I think in the Drivetrain category here on Ratsun is a thread on overhauling a dogleg (maybe in the How-To category). I've never done it, but you may be able to take the bellhousing/front cover off the tranny to get a look inside. However if no pieces come out of the drain hole when you drop the oil, you probably should just take a chance on it being good. Even if it turns out to have  worn synchros or something, you can run the dogleg till you have time and money to put the Z box in. If you do run the dogleg, you probably need to swap the throw-out bearing and collar the bearing is mounted on from the Z tranny to the dogleg. Or make sure the sleeves are exactly the same length. The rule is the TO sleeve must be matched to the clutch cover height (not the tranny).

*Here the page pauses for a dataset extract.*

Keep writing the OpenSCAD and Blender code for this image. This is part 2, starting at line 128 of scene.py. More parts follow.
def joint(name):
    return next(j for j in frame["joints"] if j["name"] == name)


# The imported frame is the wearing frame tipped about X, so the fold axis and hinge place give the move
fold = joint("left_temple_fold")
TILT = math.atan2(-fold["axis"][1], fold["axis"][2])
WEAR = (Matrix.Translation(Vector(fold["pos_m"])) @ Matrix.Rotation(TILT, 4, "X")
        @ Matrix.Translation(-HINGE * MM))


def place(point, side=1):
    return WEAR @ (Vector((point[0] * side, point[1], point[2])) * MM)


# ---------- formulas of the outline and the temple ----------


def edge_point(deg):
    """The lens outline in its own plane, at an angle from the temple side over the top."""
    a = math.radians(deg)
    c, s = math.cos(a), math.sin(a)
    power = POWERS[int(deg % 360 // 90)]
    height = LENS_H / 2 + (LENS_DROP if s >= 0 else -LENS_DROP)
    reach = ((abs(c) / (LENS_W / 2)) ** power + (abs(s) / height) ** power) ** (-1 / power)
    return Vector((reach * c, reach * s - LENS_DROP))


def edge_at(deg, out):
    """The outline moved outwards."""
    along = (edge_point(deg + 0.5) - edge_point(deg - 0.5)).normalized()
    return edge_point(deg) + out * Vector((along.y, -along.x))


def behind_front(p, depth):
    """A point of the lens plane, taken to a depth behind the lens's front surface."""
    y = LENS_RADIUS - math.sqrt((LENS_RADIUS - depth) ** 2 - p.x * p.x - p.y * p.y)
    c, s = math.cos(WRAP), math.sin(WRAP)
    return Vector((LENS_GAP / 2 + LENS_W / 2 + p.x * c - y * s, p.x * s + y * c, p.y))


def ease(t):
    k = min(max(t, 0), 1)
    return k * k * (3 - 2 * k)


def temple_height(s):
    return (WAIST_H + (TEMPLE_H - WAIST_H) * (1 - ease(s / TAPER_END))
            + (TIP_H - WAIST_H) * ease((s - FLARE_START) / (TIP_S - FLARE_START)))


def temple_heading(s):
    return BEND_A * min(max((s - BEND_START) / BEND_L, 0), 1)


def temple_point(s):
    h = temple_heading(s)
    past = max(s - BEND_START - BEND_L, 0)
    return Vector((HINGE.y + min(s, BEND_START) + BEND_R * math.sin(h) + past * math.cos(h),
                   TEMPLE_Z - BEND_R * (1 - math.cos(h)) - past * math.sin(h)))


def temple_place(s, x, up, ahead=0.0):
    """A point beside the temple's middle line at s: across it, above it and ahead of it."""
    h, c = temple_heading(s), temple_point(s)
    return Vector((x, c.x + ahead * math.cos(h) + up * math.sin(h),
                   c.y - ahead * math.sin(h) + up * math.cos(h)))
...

If the clutch you are using was running with the Z tranny, that is the sleeve you want to use. If it is unclear what I mean, please let me know and I'll try to explain it better. If you get the wrong length TO sleeve in there, you will have to pull the engine or tranny and change it to the right length.

 

There is a thread somewhere on here about the correct oil to use in a Datsun tranny to protect the synchros. I got mine from NAPA. It is over $30 a gallon, but that is enough to fill 2 transmissions. I can get the NAPA part number off the jug. It is interesting to read the whole oil thread to find out the "why" of this. I'll look for the thread.